Adapting to an ever-changing market and a parade of fickle consumers will keep cash flow fluid.

Pay attention

“Growers need to open their eyes and get in tune with what the consumer wants,” said Jason Rekker, territory manager for Eastern Ontario at Valleybrook Gardens, a perennial grower in Canada. “To succeed, you have to adapt, and our industry has been known for not adapting quickly enough.”

During the last few years, some of Valleybrook’s retail customers told Rekker that consumers were buying hanging baskets, popping out the larger plants and putting them in the ground.

“The consumer wanted an 8- to 10-inch plant, but growers in the Ontario area continued to complain they weren’t making money on cell packs. So it’s not that consumers didn’t want more perennials, growers just weren’t giving them what they wanted,” he said.

Valleybrook Gardens fought shrinking markets head-on with branding programs such as Jeepers Creepers and Rock Stars.

“We met a perceived need and supported it with packaging and marketing,” he said.

And brands have helped seriously boost sales not only across the board but with individual plants.

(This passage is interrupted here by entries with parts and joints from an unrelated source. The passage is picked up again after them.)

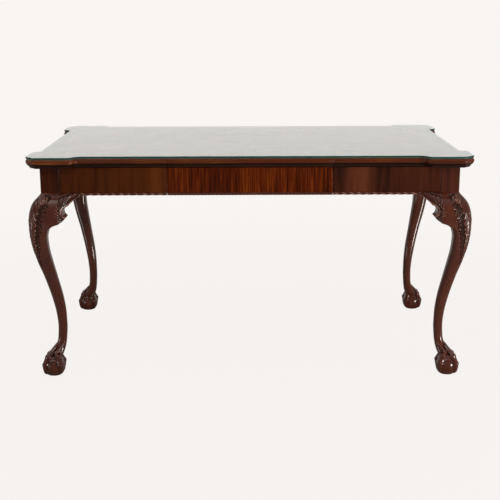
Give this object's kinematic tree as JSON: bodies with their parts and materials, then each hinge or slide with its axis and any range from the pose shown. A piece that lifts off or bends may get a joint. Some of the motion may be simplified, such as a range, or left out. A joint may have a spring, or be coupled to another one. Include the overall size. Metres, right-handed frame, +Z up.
{
  "type": "writing desk",
  "caption": "Rectangular writing desk with frieze drawers, moulded glass-covered top with projecting corners, carved cabriole legs and ball-and-claw feet.",
  "frame": {"origin": "middle of the footprint, on the floor", "axes": "+X to the right of someone who faces the drawers, +Y to the back, +Z up; the drawers slide out towards -Y"},
  "size_m": [1.496, 0.875, 0.775],
  "materials": {
    "mahogany": "dark red-brown mahogany, carved, polished",
    "veneer": "figured mahogany veneer, polished",
    "drawer_veneer": "ribbon-striped mahogany veneer, polished",
    "beading": "carved mahogany, worn highlights",
    "moulding_wood": "dark mahogany moulding, polished",
    "top_veneer": "mahogany veneer under glass",
    "carcase_wood": "plain sawn hardwood",
    "drawer_wood": "planed pale hardwood",
    "glass": "clear float glass, dark green ground edge",
    "clear_rubber": "clear soft disc",
    "screw_steel": "plain steel"
  },
  "bodies": {
    "case": {"front_left_leg": "mahogany", "front_right_leg": "mahogany", "back_left_leg": "mahogany", "back_right_leg": "mahogany", "front_left_bracket_front": "mahogany", "front_right_bracket_front": "mahogany", "back_left_bracket_back": "mahogany", "back_right_bracket_back": "mahogany", "front_left_bracket_side": "mahogany", "front_right_bracket_side": "mahogany", "back_left_bracket_side": "mahogany", "back_right_bracket_side": "mahogany", "left_apron": "veneer", "right_apron": "veneer", "back_apron": "veneer", "left_apron_bead": "beading", "right_apron_bead": "beading", "back_apron_bead": "beading", "front_upper_rail": "mahogany", "front_lower_rail": "mahogany", "left_partition": "carcase_wood", "right_partition": "carcase_wood", "left_inner_runner": "carcase_wood", "right_inner_runner": "carcase_wood", "left_outer_runner": "carcase_wood", "right_outer_runner": "carcase_wood", "left_back_block": "carcase_wood", "right_back_block": "carcase_wood", "top_panel": "top_veneer", "front_centre_moulding": "moulding_wood", "back_centre_moulding": "moulding_wood", "left_moulding": "moulding_wood", "right_moulding": "moulding_wood", "front_left_moulding": "moulding_wood", "front_right_moulding": "moulding_wood", "back_left_moulding": "moulding_wood", "back_right_moulding": "moulding_wood", "glass_bumpers": "clear_rubber", "glass_top": "glass", "top_screws": "screw_steel"},
    "left_drawer": {"left_drawer_front": "drawer_veneer", "left_drawer_bead": "beading", "left_drawer_left_side": "drawer_wood", "left_drawer_right_side": "drawer_wood", "left_drawer_back": "drawer_wood", "left_drawer_bottom": "drawer_wood"},
    "centre_drawer": {"centre_drawer_front": "drawer_veneer", "centre_drawer_bead": "beading", "centre_drawer_left_side": "drawer_wood", "centre_drawer_right_side": "drawer_wood", "centre_drawer_back": "drawer_wood", "centre_drawer_bottom": "drawer_wood"},
    "right_drawer": {"right_drawer_front": "drawer_veneer", "right_drawer_bead": "beading", "right_drawer_left_side": "drawer_wood", "right_drawer_right_side": "drawer_wood", "right_drawer_back": "drawer_wood", "right_drawer_bottom": "drawer_wood"}
  },
  "joints": [
    {"name": "left_drawer_slide", "type": "slide", "parent": "case", "child": "left_drawer", "axis": [0, -1, 0], "range_m": [0, 0.3]},
    {"name": "centre_drawer_slide", "type": "slide", "parent": "case", "child": "centre_drawer", "axis": [0, -1, 0], "range_m": [0, 0.3]},
    {"name": "right_drawer_slide", "type": "slide", "parent": "case", "child": "right_drawer", "axis": [0, -1, 0], "range_m": [0, 0.3]}
  ]
}
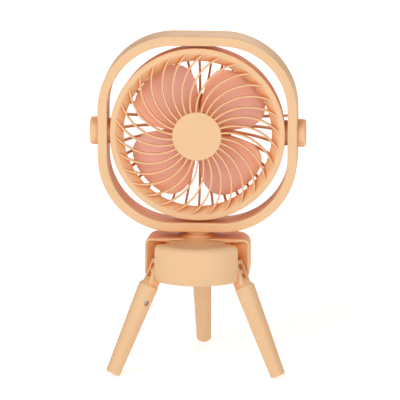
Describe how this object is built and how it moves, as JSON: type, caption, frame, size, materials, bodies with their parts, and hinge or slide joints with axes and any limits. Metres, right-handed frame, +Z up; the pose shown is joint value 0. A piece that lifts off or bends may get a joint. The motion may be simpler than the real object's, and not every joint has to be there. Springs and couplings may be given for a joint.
{
  "type": "portable camping fan",
  "caption": "Round fan head tilting in a rounded square hoop that swivels on a round base with splayed folding legs.",
  "frame": {"origin": "middle of the box round the fan, on the surface it stands on", "axes": "+Z up along the swivel axis, the fan blows towards -Y, +X along the tilt axis to the fan's left"},
  "size_m": [0.1848, 0.1344, 0.2916],
  "materials": {
    "shell_plastic": "satin",
    "blade_plastic": "satin",
    "bearing_plastic": "satin",
    "screw_steel": "satin",
    "motor_steel": "satin",
    "cell_wrap": "gloss",
    "board_green": "gloss",
    "clear_window": "frosted"
  },
  "bodies": {
    "base": {"base_housing": "shell_plastic", "bottom_plate": "shell_plastic", "base_screws": "screw_steel", "saddle_cover": "shell_plastic", "neck_collar": "shell_plastic", "battery_cell": "cell_wrap", "battery_cradle": "bearing_plastic", "battery_tabs": "screw_steel", "circuit_board": "board_green", "board_screws": "screw_steel", "power_switch": "bearing_plastic", "usb_socket": "screw_steel", "indicator_windows": "clear_window"},
    "button": {"power_button": "shell_plastic"},
    "hoop": {"neck_post": "bearing_plastic", "neck_retaining_ring": "screw_steel", "swivel_washer": "bearing_plastic", "hoop_front_shell": "shell_plastic", "hoop_rear_shell": "shell_plastic", "hoop_screws": "screw_steel", "pivot_bushes": "bearing_plastic", "pivot_washers": "bearing_plastic", "pivot_cap_right": "shell_plastic", "pivot_cap_left": "shell_plastic"},
    "head": {"pivot_screws": "screw_steel", "front_grille": "shell_plastic", "hub_cap": "shell_plastic", "rear_shell": "shell_plastic", "grille_screw": "screw_steel", "motor_can": "motor_steel", "motor_bearings": "screw_steel", "motor_screws": "screw_steel", "motor_cover": "shell_plastic"},
    "impeller": {"fan_blades": "blade_plastic", "motor_shaft": "screw_steel"},
    "leg_left": {"leg_left_tube": "shell_plastic", "leg_left_knuckle": "shell_plastic", "leg_left_screw": "screw_steel", "leg_left_hinge_pin": "screw_steel"},
    "leg_right": {"leg_right_tube": "shell_plastic", "leg_right_knuckle": "shell_plastic", "leg_right_screw": "screw_steel", "leg_right_hinge_pin": "screw_steel"},
    "leg_rear": {"leg_rear_tube": "shell_plastic", "leg_rear_knuckle": "shell_plastic", "leg_rear_screw": "screw_steel", "leg_rear_hinge_pin": "screw_steel"}
  },
  "joints": [
    {"name": "leg_left_fold", "type": "hinge", "parent": "base", "child": "leg_left", "pos_m": [-0.03629, -0.04111, 0.088], "axis": [0.5, -0.866, 0], "range_deg": [0, 25]},
    {"name": "leg_right_fold", "type": "hinge", "parent": "base", "child": "leg_right", "pos_m": [0.03629, -0.04111, 0.088], "axis": [0.5, 0.866, 0], "range_deg": [0, 25]},
    {"name": "leg_rear_fold", "type": "hinge", "parent": "base", "child": "leg_rear", "pos_m": [0, 0.02175, 0.088], "axis": [-1, 0, 0], "range_deg": [0, 25]},
    {"name": "neck_swivel", "type": "hinge", "parent": "base", "child": "hoop", "pos_m": [0, -0.02016, 0.12], "axis": [0, 0, 1], "range_deg": [-170, 170]},
    {"name": "head_tilt", "type": "hinge", "parent": "hoop", "child": "head", "pos_m": [0, -0.02016, 0.2063], "axis": [1, 0, 0], "range_deg": [-90, 90]},
    {"name": "blade_spin", "type": "hinge", "parent": "head", "child": "impeller", "pos_m": [0, -0.02016, 0.2063], "axis": [0, 1, 0], "continuous": true},
    {"name": "button_press", "type": "slide", "parent": "base", "child": "button", "axis": [-0.6157, -0.788, 0], "range_m": [0, 0.0008], "stiffness_N_per_m": 1500, "springref_m": -0.0004}
  ]
}
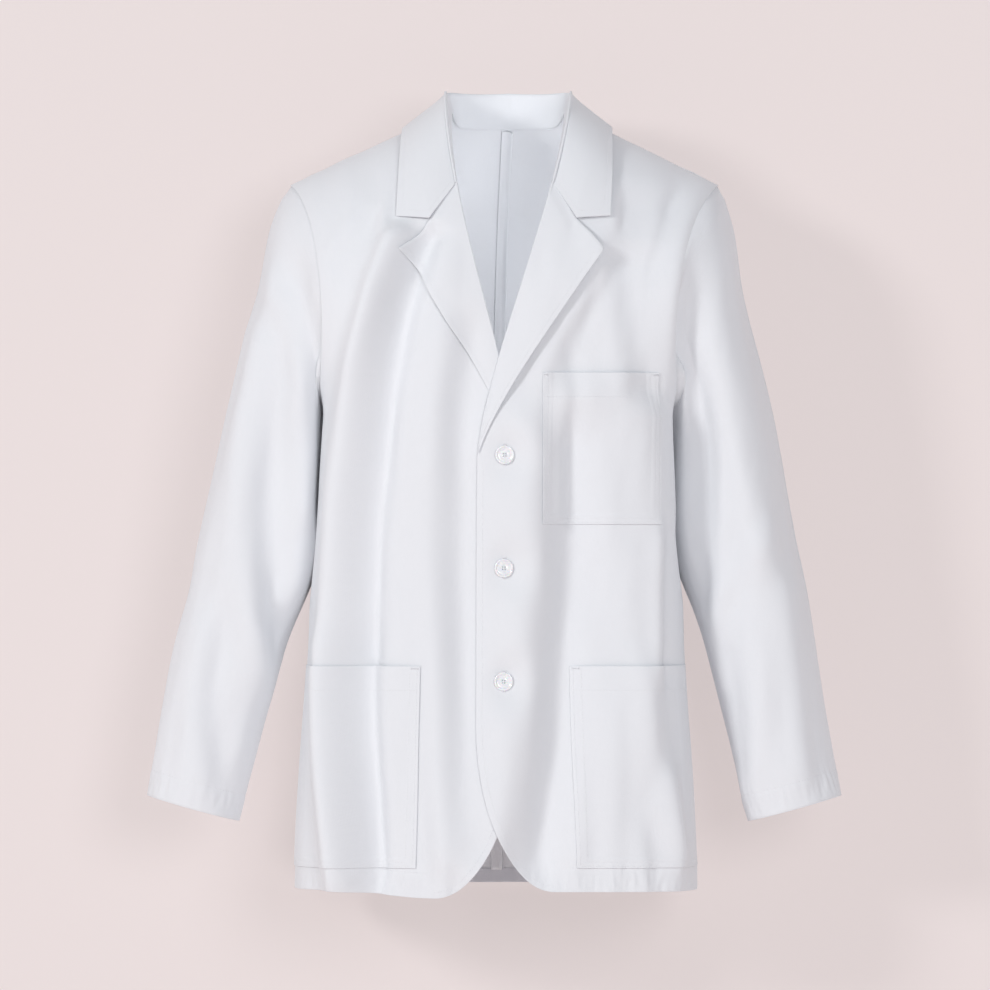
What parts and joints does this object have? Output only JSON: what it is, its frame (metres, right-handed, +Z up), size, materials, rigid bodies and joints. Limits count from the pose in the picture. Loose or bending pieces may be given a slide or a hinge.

The company was considering dropping production of pink pussy-toes (Antennaria spp.) because of lackluster sales. But when Valleybrook included it in the Jeepers Creepers line, sales went up 500 percent in the first year.

“The quality was the same, but the packing and the target market changed,” Rekker said.

Valleybrook’s retail customers have learned the importance of the grower’s brand. Rock Stars, Valleybrook’s newest program, is completely sold out for 2007.

Solid footing

Frances Hopkins, founder of Under A Foot Plant Co. and the Stepables brand, created a wildly successful national brand from a generic line of groundcovers.

“Stepables came about when I jumped up and down on a plant at my nursery for a landscaper. He didn’t believe the plant would take foot traffic, so I proved him wrong,” Hopkins said. “He exclaimed, ‘They’re stepables,’ and a brand was born.”

Plants in the Stepables line are accompanied by specialty tags, pots and point-of-purchase material.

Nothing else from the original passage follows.